Batch Loss Score: Speed Up Deep Learning Training with a 3-Line Code Injection for Data Pruning
Dynamic data pruning — skipping less informative training samples — can dramatically speed up deep learning. But computing per-sample loss is expensive. Batch Loss Score (BLS) achieves similar results using only batch-level statistics with an exponential moving average.
The Insight
From the perspective of a single sample, the batch loss is a noisy measurement of its individual loss, with noise from stochastic batch composition.

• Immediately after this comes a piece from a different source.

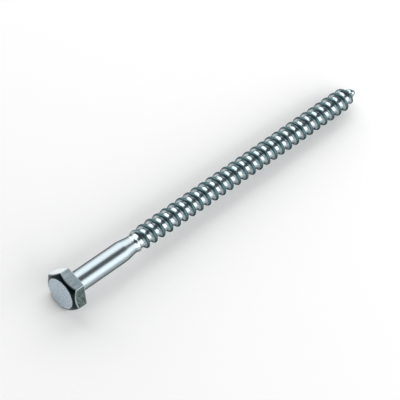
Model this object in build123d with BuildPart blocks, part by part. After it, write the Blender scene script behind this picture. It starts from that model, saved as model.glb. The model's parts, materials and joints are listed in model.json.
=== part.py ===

An EMA acts as a first-order low-pass filter, attenuating this noise.
How BLS Works
- Track EMA of batch losses — Readily available during normal training
- Assign scores to individual samples — Based on their contribution to batch loss over time
- Prune low-scoring samples — Skip them in future training iterations
Key Advantages
| Feature | BLS | Per-Sample Methods |
|---|---|---|
| Implementation | 3-line code injection | Often requires custom training loops |
| Computational cost | Negligible (uses existing batch loss) | Requires per-sample forward passes |
| Compatibility | Works with any training framework | May require framework modifications |
| Memory | No additional storage | May require storing per-sample metrics |
Theoretical Foundation
The EMA mechanism is formally proven to function as a first-order low-pass filter, yielding a score that approximates the smoothed and persistent contribution of each sample to the loss.
Practical Impact
BLS enables data pruning benefits (faster training, potentially better generalization) without the infrastructure complexity of per-sample importance scoring. The 3-line integration means any existing training pipeline can adopt it immediately.